De manera invisible rodearon la cama otorgándome un último deseo, entonces tomé el teléfono y te mandé un mensaje.
Mi último deseo: un mensaje.
Apreté los dientes sabiendo que esta vez me iba a doler como nunca, y sin tener un segundo para prepararme, sentí como un metal me atravesaba el cuerpo de lado a lado. El colchón se empapó de mi sangre y los gatos siguieron lamiéndose las patas sin percibir nada fuera de lugar.

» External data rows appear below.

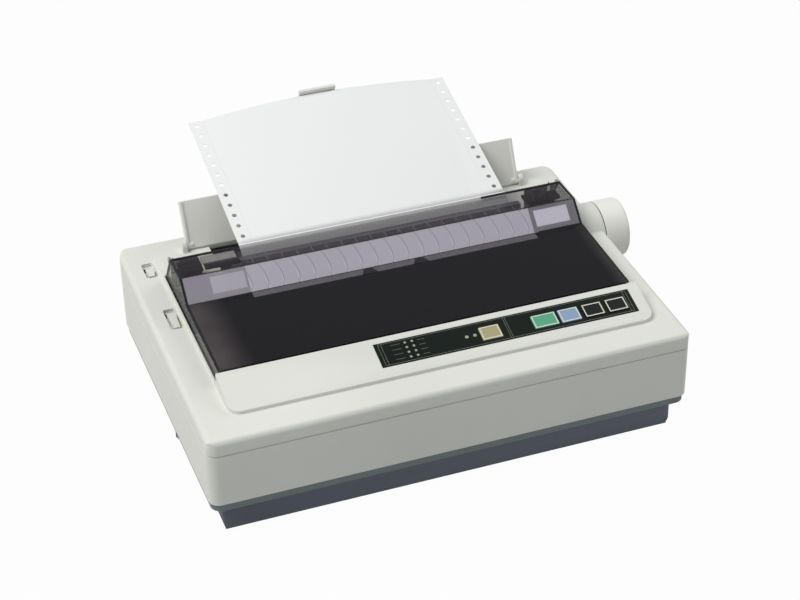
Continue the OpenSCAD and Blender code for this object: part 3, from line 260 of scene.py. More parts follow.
def smoked(name, colour, alpha):
    """Tinted clear plastic with a little haze and fine scuffs."""
    f = Finish(name)
    haze = f.noise(14, 5)
    scuff = f.noise(1.0, 2, 0.6, f.stretched((60, 900, 900), (0.2, 0.1, 0.4)))
    f.set(
        Base_Color=f.blend(haze.step(0.3, 0.8) * 0.5, colour, shade(colour, 1.3)),
        Roughness=0.08 + haze * 0.05 + scuff * 0.05,
        Alpha=alpha + haze * 0.05,
        Normal=f.relief(scuff, 0.00001, 0.15),
    )
    f.set(IOR=1.49)
    return f.material


def cover_plastic(name, lid, window, strip, densities):
    """Smoked cover: dense front lid with patches of painted light at its ends, milky ribbed window whose ribs
    carry a painted highlight beside a painted shade line, half clear top and clear sides.
    """
    lid_alpha, window_alpha, strip_alpha, side_alpha = densities
    f = Finish(name)
    haze = f.noise(11, 5)
    scuff = f.noise(1.0, 2, 0.6, f.stretched((60, 900, 900), (0.2, 0.1, 0.4)))
    x = f.axis("X") - CASE[0] * MM
    y = f.axis("Y") - CASE[1] * MM
    side = (abs(f.axis("X") - COVER_MID) > COVER_HALF - COVER_WALL * MM * 1.2) * 1.0
    past_crease = y.past(CREASE[0])
    past_window = y.past(WINDOW_TOP[0])
    ribbed = x.within(*RIB_X)
    band = y.within(CREASE[0] - BAND_WIDTH, CREASE[0]) * ribbed
    up = (y - CREASE[0] * MM) / ((WINDOW_TOP[0] - CREASE[0]) * MM)
    lane = (x + up * RIB_LEAN * MM) / (RIB_PITCH * MM)
    # a pale line on each rib is a painted highlight, and its mask also raises the ribs' bump; the dark line
    # beside each rib is painted shade
    rib_and_highlight = (1 - abs(lane.part() - 0.5).step(0.015, 0.04)) * ribbed * (1 - up.step(0.1, 0.7))
    rib_shade_line = (1 - abs((lane - up * (1 - up) * 0.8 + 0.1).part() - 0.5).step(0.015, 0.05)) * ribbed
    plain = f.blend(haze.step(0.35, 0.8) * 0.15, window, shade(window, 0.7))
    clear = f.blend(ribbed, f.blend(x.past(RIB_X[1]), shade(window, 0.62), shade(window, 0.4)), plain)
    clear = f.blend(rib_shade_line * 0.45, f.blend(rib_and_highlight * 0.7, clear, shade(window, 1.5)), shade(window, 0.35))
    for low, high, k in WINDOW_PADS:
        pad = x.within(low, high) * y.within(*PAD_Y)
        clear = f.blend(pad, clear, shade(window, k))
    front = f.blend(band, lid, f.blend(rib_and_highlight * 0.25, shade(window, 0.19), shade(window, 0.4)))
    # lighter patches at the lid's left and right ends: painted light
    glow = (1 - x.past(*PAINTED_LIGHT_LEFT)) * 0.8 + x.past(*PAINTED_LIGHT_RIGHT) * 0.4
    front = f.blend(glow * haze.step(0.2, 0.7), front, PAINTED_LIGHT_TINT)
    tint = f.blend(past_window, f.blend(past_crease, front, clear), strip)
    tint = f.blend(side, tint, SIDE_TINT)
    density = lid_alpha + (window_alpha - lid_alpha) * past_crease
    density = density + (strip_alpha - window_alpha) * past_window
    density = density + (side_alpha - density) * side
    f.set(
        Base_Color=tint,
        Roughness=0.06 + haze * 0.05 + scuff * 0.05,
        Alpha=density,
        Normal=f.relief(scuff * 0.2 + rib_and_highlight * past_crease * (1 - past_window), 0.0002, 0.15),
    )
    f.set(IOR=1.49, Specular_IOR_Level=0.3)
    return f.material


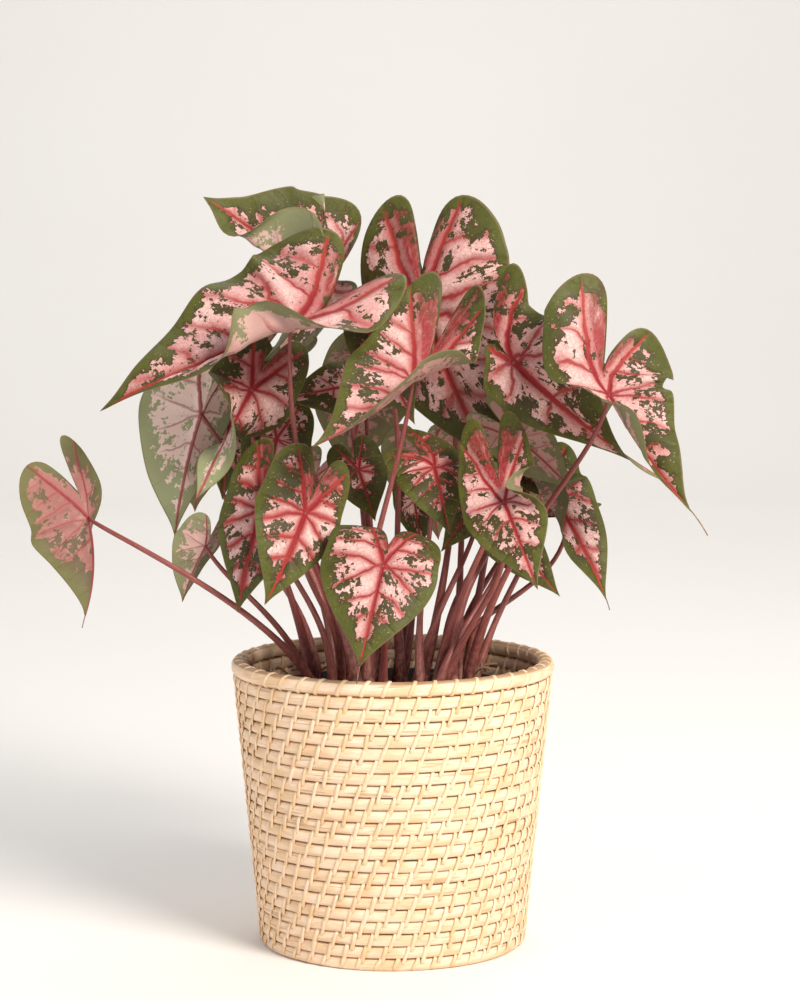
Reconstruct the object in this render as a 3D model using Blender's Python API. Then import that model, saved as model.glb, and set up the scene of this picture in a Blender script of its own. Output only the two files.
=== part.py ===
"""Caladium in a coiled rattan basket.

Every leaf blade is a thin closed solid bent from one heart-shaped outline. The stalks of each corm are one
solid. They stand in plain holes in the soil, which fills a nursery pot set inside the basket.
Metres, +Z up, the basket's flat underside on z = 0 and its middle on the Z axis.
"""
import math

import bmesh
import bpy
import numpy as np

MM = 0.001

# Basket: a cone of coiled cane rows, measured over the crests of the rows
RIM_RADIUS = 110 * MM
FOOT_RADIUS = 91 * MM
BASKET_HEIGHT = 196 * MM
COIL_ROWS = 22
RIM_COIL = 10 * MM
ROW_DEPTH = 1.6 * MM
BASKET_WALL = 8 * MM
BASKET_FLOOR = 6 * MM
BASKET_SIDES = 36

# Nursery pot inside the basket, and the soil in it
POT_RIM_RADIUS = 88 * MM
POT_FOOT_RADIUS = 66 * MM
POT_TOP = 174 * MM
POT_WALL = 1.4 * MM
POT_LIP = 2.2 * MM
POT_LIP_DROP = 9 * MM
SOIL_TOP = 168 * MM
GAP = 0.3 * MM

# Corms, the bulbs that the stalks rise from: their middles on the soil
CORM_RADIUS = 14 * MM
CORM_DEPTH = 12 * MM
CORM_HEAD = 1.5 * MM
STALK_CIRCLE = 7 * MM
STALK_FOOT = 164 * MM
CORMS = {
    "front_left": (-45 * MM, -14 * MM),
    "front_centre": (-12 * MM, -30 * MM),
    "front_right": (24 * MM, -27 * MM),
    "left": (-24 * MM, 16 * MM),
    "centre": (11 * MM, 10 * MM),
    "right": (46 * MM, 4 * MM),
    "back": (-2 * MM, 44 * MM),
}

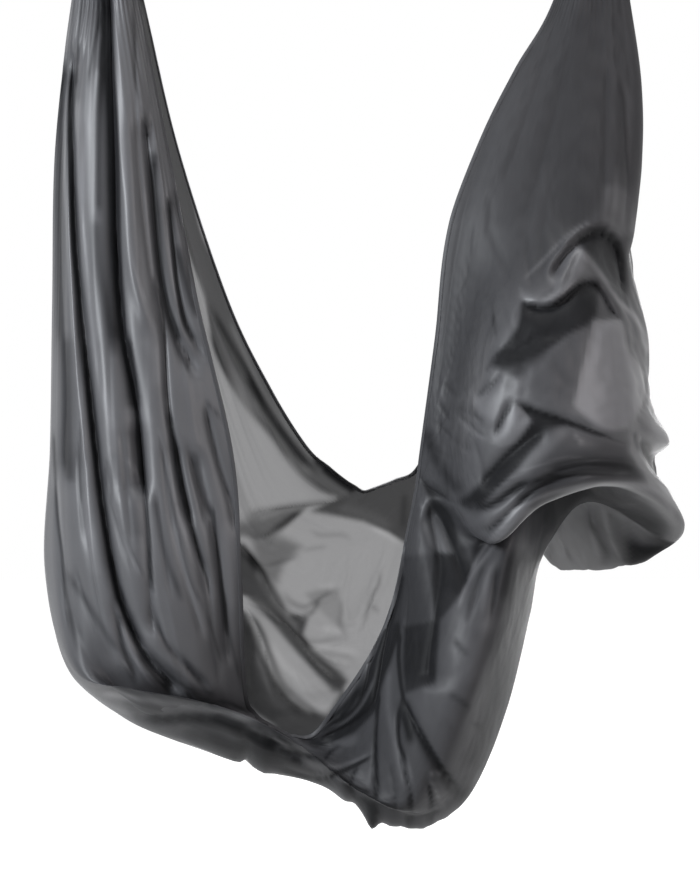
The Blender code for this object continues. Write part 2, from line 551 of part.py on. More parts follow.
def hang_rigging(side_name, x, parts, cutters, finishes):
    """Builds one side's carabiner, sling and channel about its own anchor, then moves them there."""
    steel, dark_steel, spring_steel, webbing, cloth = finishes
    hinge_line = (EYE_HALF_WIDTH, 0, HINGE_Z)
    frame, frame_helpers = carabiner_frame(side_name, parts, cutters, steel)
    bar, gate_helpers = gate(side_name, parts, cutters, steel)
    sleeve, sleeve_helpers = fluted_sleeve(side_name, parts, cutters, dark_steel)
    rivet = rod(side_name + "_hinge_rivet", (EYE_HALF_WIDTH, -0.0047, HINGE_Z), (EYE_HALF_WIDTH, 0.0047, HINGE_Z),
                PIN_RADIUS, 12, parts, steel)
    nose_pin = rod(side_name + "_nose_pin", (EYE_HALF_WIDTH, -0.0045, CATCH_Z), (EYE_HALF_WIDTH, 0.0045, CATCH_Z),
                   PIN_RADIUS, 12, parts, steel)
    plunger = rod(side_name + "_gate_plunger", (EYE_HALF_WIDTH, 0, HINGE_Z + CAM_HEIGHT + CLEARANCE),
                  (EYE_HALF_WIDTH, 0, PLUNGER_TOP_Z), PLUNGER_RADIUS, 10, parts, steel)
    spring = gate_spring(side_name, parts, spring_steel)
    loop = sling(side_name, parts, webbing)
    overlap = sling_overlap(side_name, parts, webbing)
    channel, channel_helpers = sewn_channel(side_name, parts, cutters, cloth)

    anchor = bpy.data.objects.new(side_name + "_anchor", None)
    pivot = bpy.data.objects.new(side_name + "_gate_pivot", None)
    for empty in (anchor, pivot):
        parts.objects.link(empty)
    pivot.parent = anchor
    pivot.location = hinge_line
    turning = [bar, sleeve, nose_pin, plunger, spring]
    for piece in turning:
        piece.data.transform(Matrix.Translation(Vector(hinge_line)).inverted())
        piece.parent = pivot
    for helper in gate_helpers + sleeve_helpers:
        helper.data.transform(Matrix.Translation(Vector(hinge_line)).inverted())
        helper.parent = pivot
    for piece in [frame, rivet, loop, overlap, channel] + frame_helpers + channel_helpers:
        piece.parent = anchor
    anchor.location = (x, 0, 0)


def main():
    clear_scene()
    parts = new_collection("aerial_yoga_hammock")
    cutters = new_collection("cutters")
    cutters.hide_render = True
    cloth = principled("sheet", SHEET_COLOUR, 0.42, 0.0)
    finishes = (
        principled("steel", STEEL_COLOUR, 0.25, 1.0),
        principled("sleeve_steel", DARK_STEEL_COLOUR, 0.35, 1.0),
        principled("spring_steel", SPRING_COLOUR, 0.3, 1.0),
        principled("webbing", WEBBING_COLOUR, 0.7, 0.0),
        cloth,
    )
    hang_rigging("left", -ANCHOR_SPACING / 2, parts, cutters, finishes)
    hang_rigging("right", ANCHOR_SPACING / 2, parts, cutters, finishes)
    for name in SPANS:
        fabric_part(name, parts, cloth)
    bpy.context.view_layer.update()


if __name__ == "__main__":
    main()
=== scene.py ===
"""Aerial yoga hammock: its looks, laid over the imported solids.

Metres, +Z up, +X from the left anchor to the right one, and the front faces -Y. The sheet is one surface
that runs from the left neck (station 0) to the right neck (station 26), and from its back hem (share 0) to
its front hem (share 1). Lines on it are given as they look from 4.2 m in front.
"""
import math

import bmesh
import bpy
import numpy as np
from bpy.props import FloatProperty, FloatVectorProperty, IntProperty, PointerProperty
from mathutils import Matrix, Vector


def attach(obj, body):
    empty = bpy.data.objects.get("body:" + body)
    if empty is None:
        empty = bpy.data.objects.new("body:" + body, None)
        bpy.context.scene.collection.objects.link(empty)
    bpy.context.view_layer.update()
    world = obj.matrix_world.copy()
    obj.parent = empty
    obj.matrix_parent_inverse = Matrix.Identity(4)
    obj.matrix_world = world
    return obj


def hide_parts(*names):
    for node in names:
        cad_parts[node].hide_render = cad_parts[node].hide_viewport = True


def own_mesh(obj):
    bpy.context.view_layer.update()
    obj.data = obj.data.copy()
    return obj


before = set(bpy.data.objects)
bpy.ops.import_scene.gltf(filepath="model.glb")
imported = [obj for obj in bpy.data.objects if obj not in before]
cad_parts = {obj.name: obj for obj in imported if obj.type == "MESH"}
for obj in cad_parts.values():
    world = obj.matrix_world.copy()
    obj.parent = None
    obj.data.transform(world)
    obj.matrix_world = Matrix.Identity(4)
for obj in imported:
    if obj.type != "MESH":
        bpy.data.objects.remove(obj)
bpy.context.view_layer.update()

bl_info = {
    "name": "Aerial yoga hammock",
    "version": (1, 0, 0),
    "blender": (4, 5, 0),
    "location": "View3D > Sidebar > Hammock",
    "description": "Builds a tricot aerial yoga hammock on its packed solids",
    "category": "Add Mesh",
}

CM = 0.01
TINY = 1e-12
SHORTEST = 1e-9
WHITE = (1.0, 1.0, 1.0, 1.0)

# Where the photograph was taken from, in metres.
VIEW_DISTANCE = 4.2
VIEW_ACROSS = -0.006
VIEW_HEIGHT = -1.34
# The necks: height, half of their distance and the reach of their narrowing in cm; below them, the reach in
# metres over which the view's perspective sets in.
NECK_Z = -21.6
NECK_ACROSS = 50.2
NECK_SQUASH = 0.5
NECK_SQUASH_FADE = 12.0
NECK_FADE = 0.25
# The sheet leans a little forwards below the channels, so that it hangs in balance.
BALANCE_SHIFT = -0.0208
BALANCE_FROM = 0.216
STATIONS = 26
SEED = 11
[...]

Mis ojos se pusieron en blanco.

Solté el teléfono y mi mano quedó abierta y colgando de la cama, sin miedo a que ningún monstruo la agarrara e intentara tirarla hacia abajo.
El mensaje fue enviado; el teléfono permaneció estático en el piso.
Me sacudí en la cama luchando por seguir perteneciendo a este mundo, temblaron mis piernas, convulsionaron mis hombros, se fueron apagando mis ideas.
“Qué tonta es ésta” escuché decir a un invisible mientras miraba a otro que desconectaba la bomba de mis entrañas; “Cómo va a mandar un mensaje como último deseo?” y rieron, todos ellos.
La araña invisible sobre mi cabeza se movió de un lado a otro mientras me trepaba para verlos desde arriba.
Todavía se inflaba mi pecho cuando ellos empezaron a dar vuelta mis cajones por diversión; me borraban los archivos de la computadora, rompían las hojas de lo que jamás se convertirá en el libro vulgar. A ambos lados de mis ojos cayeron dos lágrimas que murieron en el colchón.
Ya nadie leerá esas páginas, ya nadie sabrá la verdad.
No podía moverme, como en ese sueño en el que te ves acostado en la cama y no podés encender la luz, ponerte de pie ni escapar ni de eso que te acecha.
Morí ante mis ojos. Todos mis animales se encontraban alrededor de mi cuerpo ensangrentado mirando hacia la lámpara, viendo como se columpiaba de un lado a otro. Sin embargo los invisibles no me advirtieron, desde arriba los vi salir de la habitación, triunfantes y hablando de su próxima tarea.
El colchón comenzó a gotear, el piso se mojó y las gotas abrazaron el teléfono. La marea espesa no logró moverlo de lugar pero empezó a cubrirlo, intentando dejarlo hundido en el fondo, oculto y olvidado para siempre.

Desde la araña, suspiré.
Nunca me había visto desde esa óptica. Creo que recién en ese momento pude ver que fui un bello ser. Siempre noté nada más que mis problemas, mis defectos, mis falencias; sin embargo, así tirada en una cama tan roja como los muebles, rodeada de letras escritas en papeles en el piso, de cables para recargar todo aquello que me conectaba con los demás y de mis 3 hijos de carne y hueso; me veía bella y trágica: como mi propia vida.
Decidí irme, porque ya no tenía nada que hacer allí. Pronto empezaría a verme fatal y la casa se llenaría tanto de curiosos como de lamentos.
Acaricié por última vez la hermosa piel de aquellos que me acompañaron hasta el final y atravesé la puerta sin hacer ruido.
Dentro quedó una casa de colores, valijas con ruedas gastadas, estantes repletos de comida rápida, perfumes sin estrenar, anillos en forma de corazón, mantas con pelos, hojas con historias que nadie podrá leer, animales mirándome con tristeza y un teléfono en el piso.
Mi cuerpo supo que pudo cumplir su último deseo y mientras en la pantalla se iba borrando con sangre lo único que quise dejar en claro, mi mente se esfuma sin saber jamás si el mensaje fue contestado.

Mientras tanto, la araña está quieta, afuera llueve y vos te estás duchando. La televisión está a todo volumen y a tu teléfono con dos por ciento de batería llega un mensaje que dice “Te voy a amar toda la vida”.